WRITTEN INSTRUCTION: Write out, word for word, only the data from its first line to the line containing "cloth_t = 0.9; // [0.6:0.1:1.1]".

DATASET SECTION:
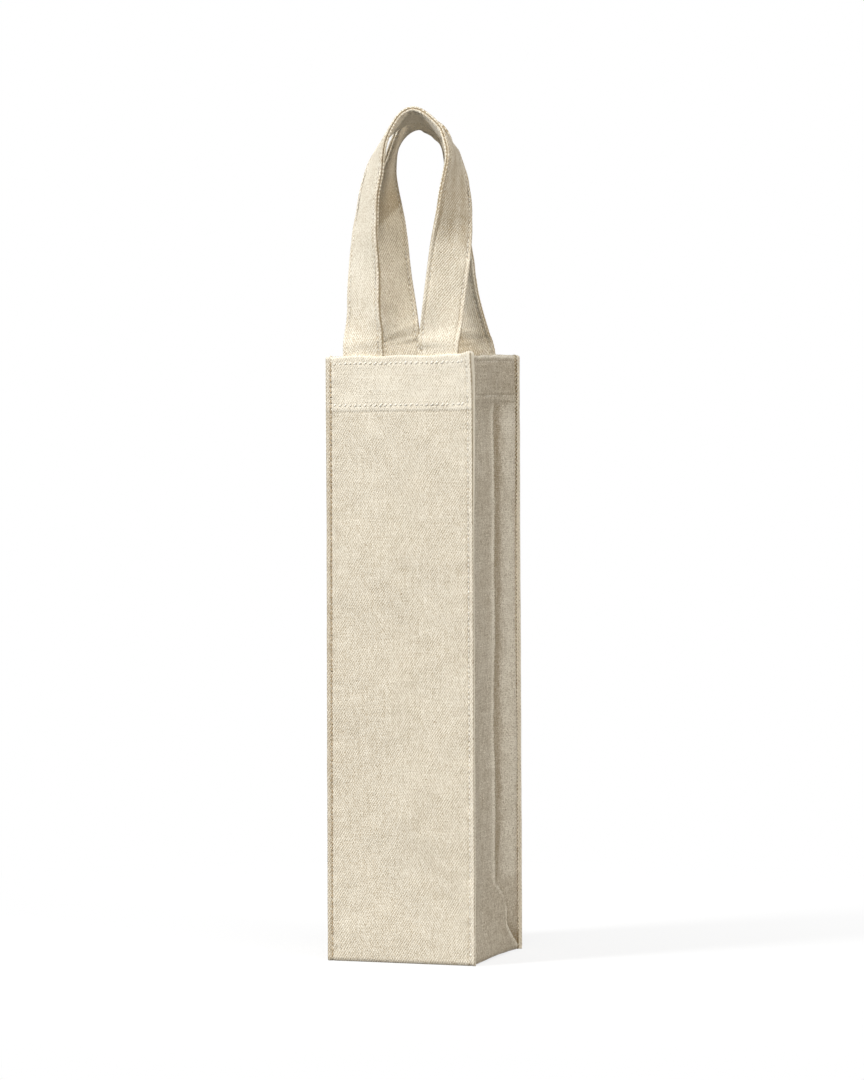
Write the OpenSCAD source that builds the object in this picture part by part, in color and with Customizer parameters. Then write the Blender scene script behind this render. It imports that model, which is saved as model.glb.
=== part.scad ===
// Tall gusseted canvas carrier with two self-fabric strap handles.
// Origin: centre of the base, on the ground. +Z up, front panel faces -Y.

/* [Body] */
// Width across the front panel, flange edge to flange edge
body_w = 88; // [84:1:110]
// Depth from the front panel to the back panel, outer faces
body_d = 88; // [84:1:110]
// Height from the ground to the top of the hem
body_h = 344; // [280:1:380]
// Thickness of one layer of canvas
cloth_t = 0.9; // [0.6:0.1:1.1]

/* [Gussets] */
// Width of the stitched flange that stands out at each upright edge
flange_w = 3.4; // [3:0.1:4.4]
// How far the gusset stays inside the edge of the panels
web_inset = 1.1; // [0.6:0.1:1.8]
// Length of the rounded run from the flange root to the flat of the gusset
shoulder_run = 5; // [3.5:0.5:8]
// How far the centre crease is folded in
crease_in = 2.3; // [1:0.1:5]
// Height of the point where the centre crease ends above the base
crease_foot = 44; // [34:1:56]

/* [Hem] */
// Height of the turned hem, which is also the height of its lower stitch row
hem_h = 27; // [20:1:35]
// Distance of the upper stitch row below the top edge
edge_row = 3.4; // [2:0.2:5]

/* [Handles] */
// Width of the folded strap
strap_w = 24; // [20:0.5:26]
// Thickness of the folded strap
strap_t = 2.9; // [2:0.1:3.3]
// Distance from the root of a flange to the outer edge of the nearer leg
leg_inset = 6.3; // [5.5:0.1:9]
// Height of the front loop's crown above the top of the hem
loop_rise = 140; // [110:1:170]
// How much lower the back loop's crown lies
back_drop = 10; // [0:1:15]
// How far the crown leans in over the mouth
loop_lean = 25.5; // [22:0.5:26]
// How far the front loop's left leg bows outwards at half height
front_left_bow = 4.5; // [0:0.5:5]
// How far the front loop's right leg bows outwards at half height
front_right_bow = 3; // [0:0.5:5]
// How far the back loop's left leg bows outwards at half height
back_left_bow = 3; // [0:0.5:5]
// How far the back loop's right leg bows outwards at half height
back_right_bow = -8; // [-8:0.5:5]
// How far the crown of the front loop sways sideways
front_sway = 3; // [-6:0.5:6]
// How far the crown of the back loop sways sideways
back_sway = -6.5; // [-7:0.5:6]
// How far to one side of the middle the back handle is sewn on
back_shift = -3.5; // [-4:0.5:4]
// Distance of a strap's stitch rows from its edges
strap_row = 2.3; // [1.6:0.1:4]

/* [Thread] */
// Width of a row of stitches
thread_w = 0.55; // [0.4:0.05:0.7]
// Height that the thread stands proud of the cloth
thread_t = 0.25; // [0.2:0.05:0.4]
// Distance of the upright seam's stitches from the edge of the flange
seam_row = 2.6; // [2.2:0.1:2.8]

/* [Hidden] */

// Clearance between pieces that are sewn but not fused
seam_gap = 0.1;
// Clearance between a loop and the strap end that it hinges on
hinge_gap = 0.3;
// Length by which a cut runs past the surface that it opens
overrun = 1;

// Inner face of a panel's outer layer, and of its turned layer
panel_in = body_d / 2 - cloth_t;
layer_in = panel_in - cloth_t;
// Middle of a strap where it lies against the turned hem
strap_y = layer_in - strap_t / 2;

// Gusset outline from above: root at the flange, shoulder, and crease
root_x = body_w / 2 - flange_w;
shoulder_x = body_w / 2 - web_inset;
crease_x = shoulder_x - crease_in;
shoulder_y = layer_in - shoulder_run;
// Distance between the centres of the two legs of a handle
leg_spacing = 2 * (root_x - leg_inset) - strap_w;
// Plane well inside the gusset, where its working solids end
core_x = crease_x - 8 * cloth_t;

// Rings along half of a loop, and how strongly they crowd towards the crown
half_rings = 28;
crown_power = 2;
// Exponents of the arch that a loop follows
front_arch_power = 10;
back_arch_power = 8;
arch_root = 1.6;
lean_power = 1.2;
sway_power = 1.5;
// Turns of each leg about the upright: degrees, then the shares of the rise where the turn starts and ends
front_left_turn_shares = [[48, 0, 0.6], [37, 0.67, 1]];
front_right_turn_shares = [[21, 0, 0.25], [68, 0.36, 0.85], [6, 0.8, 1]];
back_left_turn_shares = [[48, 0, 0.4], [46, 0.44, 1]];
back_right_turn_shares = [[30, 0, 0.25], [52, 0.5, 0.9], [4, 0.8, 1]];
// Share of a strap's thickness that its edges are rounded by
edge_round_share = 0.25;

// Form of a loop: shift, sway, rise, arch exponent, bows and turns of its left and right legs
front_form = [
    0, front_sway, loop_rise, front_arch_power,
    [front_left_bow, front_right_bow],
    [front_left_turn_shares, front_right_turn_shares]
];
back_form = [
    back_shift, back_sway, loop_rise - back_drop, back_arch_power,
    [back_left_bow, back_right_bow],
    [back_left_turn_shares, back_right_turn_shares]
];

canvas = "#d9cdb4";
canvas_shade = "#bfb196";
strap_cloth = "#d6c9ad";
thread_white = "#efe8d8";
thread_brown = "#8a7354";

// A panel: outer layer over the full width and the turned layer inside the hem
module panel(side) {
    inner_w = 2 * (root_x - cloth_t - seam_gap);
    color(canvas)
        mirror([0, side > 0 ? 1 : 0, 0])
            translate([0, -body_d / 2, 0])
                union() {
                    translate([-body_w / 2, 0, 0])
                        cube([body_w, cloth_t, body_h]);
                    translate([-inner_w / 2, 0, body_h - hem_h])
                        cube([inner_w, 2 * cloth_t, hem_h]);
                }
}

// Everything inside a gusset's outer face, moved out by dx, grown by grow and tucked into the flanges
module web_mass(dx, grow = 0, tuck = 0) {
    in_x = core_x - grow;
    end_y = layer_in + tuck + grow;
    half = concat(
        [[shoulder_x + dx, shoulder_y], [root_x + dx, layer_in]],
        end_y > layer_in ? [[root_x + dx, end_y]] : [],
        [[in_x, end_y]]
    );
    translate([0, 0, -grow])
        linear_extrude(body_h + 2 * grow)
            polygon(concat(
                [[crease_x + dx, 0]],
                half,
                [for (i = [len(half) - 1 : -1 : 0]) [half[i].x, -half[i].y]]
            ));
    // Flat triangle that the crease opens into above the base
    translate([0, shoulder_y, 0])
        rotate([90, 0, 0])
            linear_extrude(2 * shoulder_y)
                polygon([
                    [in_x, -grow],
                    [shoulder_x + dx, -grow],
                    [shoulder_x + dx, 0],
                    [crease_x + dx, crease_foot],
                    [in_x, crease_foot]
                ]);
}

// Slab between two heights, wide enough to trim the right gusset to
module height_band(low, high) {
    translate([core_x - overrun, -body_d / 2, low])
        cube([body_w / 2 - core_x + 2 * overrun, body_d, high - low]);
}

// The right gusset: folded web, double layer at the hem, and both flanges
module right_web() {
    difference() {
        web_mass(0, tuck = cloth_t / 2);
        web_mass(-cloth_t, overrun, cloth_t);
    }
    intersection() {
        difference() {
            web_mass(0);
            web_mass(-2 * cloth_t, overrun);
        }
        height_band(body_h - hem_h, body_h);
    }
    for (side = [-1, 1])
        translate([root_x - cloth_t, side > 0 ? layer_in : -panel_in, 0])
            cube([flange_w + cloth_t, cloth_t, body_h]);
}

module gusset(side) {
    color(canvas_shade)
        mirror([side < 0 ? 1 : 0, 0, 0])
            right_web();
}

// Base panel, cut to lie between the panels and inside both gussets
module base_panel() {
    near_x = root_x - cloth_t - seam_gap;
    far_x = shoulder_x - cloth_t - seam_gap;
    half = [
        [near_x, -panel_in],
        [near_x, -layer_in],
        [far_x, -shoulder_y],
        [far_x, shoulder_y],
        [near_x, layer_in],
        [near_x, panel_in]
    ];
    color(canvas)
        linear_extrude(cloth_t)
            polygon(concat(half, [for (i = [len(half) - 1 : -1 : 0]) [-half[i].x, half[i].y]]));
}

// Sewn-in end of a strap, flat on the inside of the hem
module strap_end(side_x, side_y, shift) {
    color(strap_cloth)
        translate([
            shift + side_x * leg_spacing / 2 - strap_w / 2,
            side_y > 0 ? strap_y - strap_t / 2 : -layer_in,
            body_h - hem_h
        ])
            cube([strap_w, strap_t, hem_h]);
}

// Ring k of 2 * half_rings: share of the rise, crowded towards the crown
function rise_share(k) = 1 - pow(1 - min(k, 2 * half_rings - k) / half_rings, crown_power);
function ring_side(k) = sign(k - half_rings);
// 0 for the left leg and 1 for the right leg
function ring_leg(k) = k > half_rings ? 1 : 0;
// Bowed legs under a rounded, slightly peaked arch
function leg_x(u, bow, arch_power) =
    (leg_spacing / 2 + bow * sin(180 * u)) * pow(1 - pow(u, arch_power), 1 / arch_root);
function loop_centre(k, form) =
    let (u = rise_share(k))
    [
        form[0] + ring_side(k) * leg_x(u, form[4][ring_leg(k)], form[3]) + form[1] * pow(u, sway_power),
        -strap_y + loop_lean * pow(u, lean_power),
        body_h + hinge_gap + (form[2] - hinge_gap) * u
    ];
// Smooth step from 0 at the share start to 1 at the share end
function smooth_step(u, start, end) =
    let (f = min(max((u - start) / (end - start), 0), 1))
    f * f * (3 - 2 * f);
// Sum of the turns that a leg has made at share u of the rise
function turned(u, turns) =
    [for (turn = turns) turn[0] * smooth_step(u, turn[1], turn[2])] * [for (turn = turns) 1];
// Direction across the strap, from the inner edge to the outer edge
function loop_across(k, form) =
    let (
        leg = ring_leg(k),
        turn = turned(rise_share(k), form[5][leg]),
        angle = leg == 1 ? 180 - turn : turn
    )
    [-cos(angle), sin(angle), 0];
function unit(v) = v / norm(v);
// Direction along the strap: straight up or down at its ends
function loop_along(k, form) =
    k == 0 ? [0, 0, 1] :
    k == 2 * half_rings ? [0, 0, -1] :
    unit(loop_centre(k + 1, form) - loop_centre(k - 1, form));

// Band of a given outline [across, out] carried along a loop
module loop_band(outline, form) {
    sides = len(outline);
    last = 2 * half_rings;
    points = [
        for (k = [0 : last])
            let (
                centre = loop_centre(k, form),
                across = loop_across(k, form),
                out = unit(cross(loop_along(k, form), across))
            )
            for (p = outline) centre + across * p.x + out * p.y
    ];
    walls = [
        for (k = [0 : last - 1])
            for (i = [0 : sides - 1])
                let (
                    a = k * sides + i,
                    b = k * sides + (i + 1) % sides
                )
                each [[a, a + sides, b], [b, a + sides, b + sides]]
    ];
    first_cap = [for (i = [1 : sides - 2]) [0, i, i + 1]];
    last_cap = [for (i = [1 : sides - 2]) [last * sides, last * sides + i + 1, last * sides + i]];
    polyhedron(points = points, faces = concat(walls, first_cap, last_cap));
}

// Outer half of the strap's section: rounded edges, with a line of points under each stitch row
function strap_face() =
    let (
        half_w = strap_w / 2,
        half_t = strap_t / 2,
        round = strap_t * edge_round_share,
        row = half_w - strap_row
    )
    [
        [half_w, half_t - round], [half_w - round, half_t],
        [row + thread_w / 2, half_t], [row - thread_w / 2, half_t],
        [-row + thread_w / 2, half_t], [-row - thread_w / 2, half_t],
        [-half_w + round, half_t], [-half_w, half_t - round]
    ];

module loop(side, form) {
    color(strap_cloth)
        mirror([0, side > 0 ? 1 : 0, 0])
            loop_band(concat(strap_face(), -strap_face()), form);
}

// The two stitch rows of a loop, on its outer and its inner face
module loop_thread(side, form) {
    color(thread_white)
        mirror([0, side > 0 ? 1 : 0, 0])
            for (edge = [-1, 1])
                for (face = [-1, 1])
                    loop_band(row_section(edge * (strap_w / 2 - strap_row), face), form);
}

// Outline of one stitch row, just clear of one face of the strap
function row_section(middle, face) =
    let (
        lift = strap_t / 2 + seam_gap,
        low = face > 0 ? lift : -lift - thread_t,
        high = low + thread_t
    )
    [
        [middle - thread_w / 2, low], [middle + thread_w / 2, low],
        [middle + thread_w / 2, high], [middle - thread_w / 2, high]
    ];

// Needle thread and bobbin thread of one upright seam
module seam_thread(side_x, side_y) {
    color(thread_brown)
        mirror([side_x < 0 ? 1 : 0, 0, 0])
            mirror([0, side_y > 0 ? 1 : 0, 0])
                for (y = [-body_d / 2 - thread_t, -layer_in])
                    translate([body_w / 2 - seam_row - thread_w / 2, y, edge_row / 2])
                        cube([thread_w, thread_t, body_h - edge_row]);
}

// A row of stitches right round the hem, at one distance below its top edge
module hem_row(below) {
    panel_half = body_w / 2 - seam_row - thread_w;
    low = body_h - below - thread_w / 2;
    color(thread_white) {
        for (side = [0, 1])
            mirror([0, side, 0])
                translate([-panel_half, -body_d / 2 - thread_t, low])
                    cube([2 * panel_half, thread_t, thread_w]);
        for (side = [0, 1])
            mirror([side, 0, 0])
                intersection() {
                    difference() {
                        web_mass(thread_t);
                        web_mass(0, overrun);
                    }
                    translate([core_x, -shoulder_y, low])
                        cube([body_w / 2 - core_x, 2 * shoulder_y, thread_w]);
                }
    }
}

panel(-1);  // front_panel
panel(1);  // back_panel
gusset(-1);  // left_gusset
gusset(1);  // right_gusset
base_panel();
loop(-1, front_form);  // front_handle_loop
loop(1, back_form);  // back_handle_loop
strap_end(-1, -1, 0);  // front_left_strap_end
strap_end(1, -1, 0);  // front_right_strap_end
strap_end(-1, 1, back_shift);  // back_left_strap_end
strap_end(1, 1, back_shift);  // back_right_strap_end
seam_thread(-1, -1);  // front_left_seam_thread
seam_thread(1, -1);  // front_right_seam_thread
seam_thread(-1, 1);  // back_left_seam_thread
seam_thread(1, 1);  // back_right_seam_thread
hem_row(edge_row);  // top_edge_thread
hem_row(hem_h);  // hem_thread
loop_thread(-1, front_form);  // front_handle_thread
loop_thread(1, back_form);  // back_handle_thread
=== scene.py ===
"""A tall gusseted canvas carrier: unbleached twill, turned hem, stitched flanges, two folded strap handles.

Cloth shapes are worked out in millimetres and written into the meshes in metres.
"""
import math

import bpy
import numpy as np
from mathutils import Matrix, Vector


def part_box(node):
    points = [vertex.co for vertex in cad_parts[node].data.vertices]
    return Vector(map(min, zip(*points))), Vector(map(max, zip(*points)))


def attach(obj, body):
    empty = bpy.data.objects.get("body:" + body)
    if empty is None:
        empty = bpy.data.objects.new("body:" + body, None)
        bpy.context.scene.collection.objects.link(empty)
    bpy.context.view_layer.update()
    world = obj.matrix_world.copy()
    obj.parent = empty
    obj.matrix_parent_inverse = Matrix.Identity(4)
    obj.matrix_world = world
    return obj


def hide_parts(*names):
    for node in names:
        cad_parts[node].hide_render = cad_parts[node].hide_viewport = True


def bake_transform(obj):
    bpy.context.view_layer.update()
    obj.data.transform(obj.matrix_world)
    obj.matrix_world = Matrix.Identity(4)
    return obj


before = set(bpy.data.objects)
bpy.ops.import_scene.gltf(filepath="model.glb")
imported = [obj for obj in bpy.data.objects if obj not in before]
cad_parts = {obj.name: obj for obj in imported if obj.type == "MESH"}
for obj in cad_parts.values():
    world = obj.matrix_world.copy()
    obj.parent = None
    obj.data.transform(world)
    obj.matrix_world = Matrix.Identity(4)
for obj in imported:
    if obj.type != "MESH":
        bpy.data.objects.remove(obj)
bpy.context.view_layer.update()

MM = 0.001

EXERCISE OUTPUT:
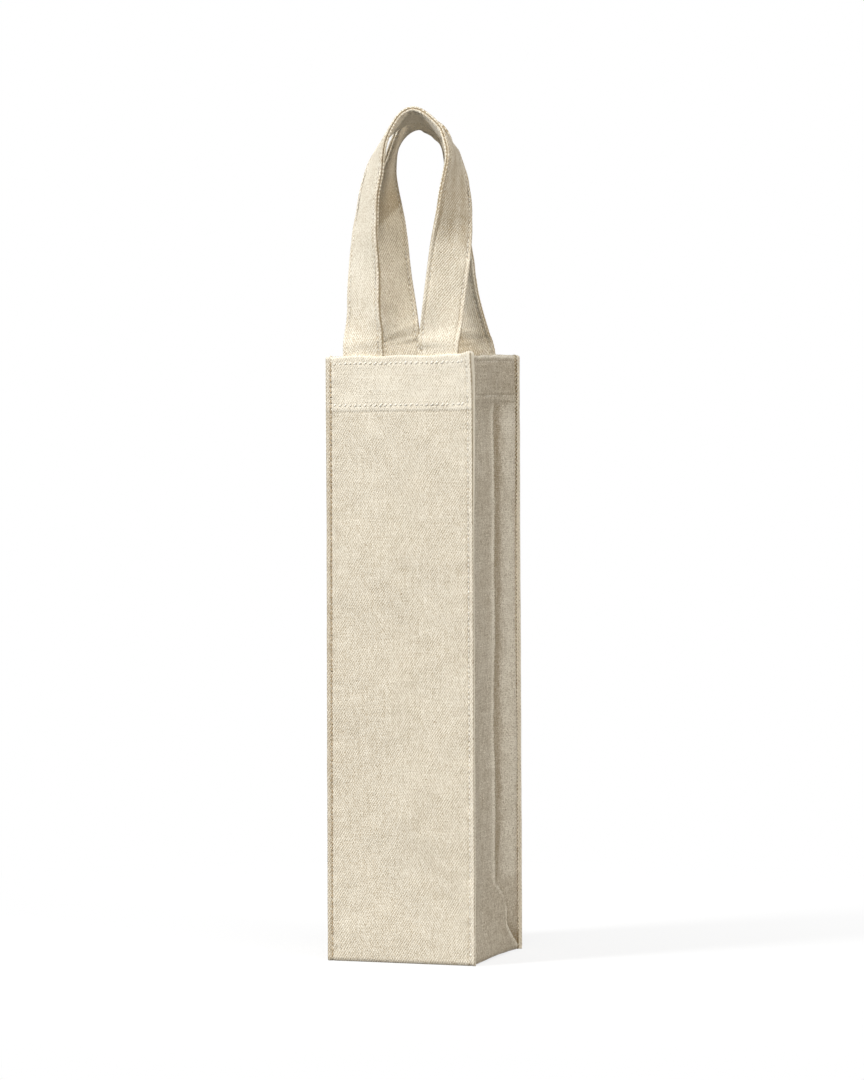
Write the OpenSCAD source that builds the object in this picture part by part, in color and with Customizer parameters. Then write the Blender scene script behind this render. It imports that model, which is saved as model.glb.
=== part.scad ===
// Tall gusseted canvas carrier with two self-fabric strap handles.
// Origin: centre of the base, on the ground. +Z up, front panel faces -Y.

/* [Body] */
// Width across the front panel, flange edge to flange edge
body_w = 88; // [84:1:110]
// Depth from the front panel to the back panel, outer faces
body_d = 88; // [84:1:110]
// Height from the ground to the top of the hem
body_h = 344; // [280:1:380]
// Thickness of one layer of canvas
cloth_t = 0.9; // [0.6:0.1:1.1]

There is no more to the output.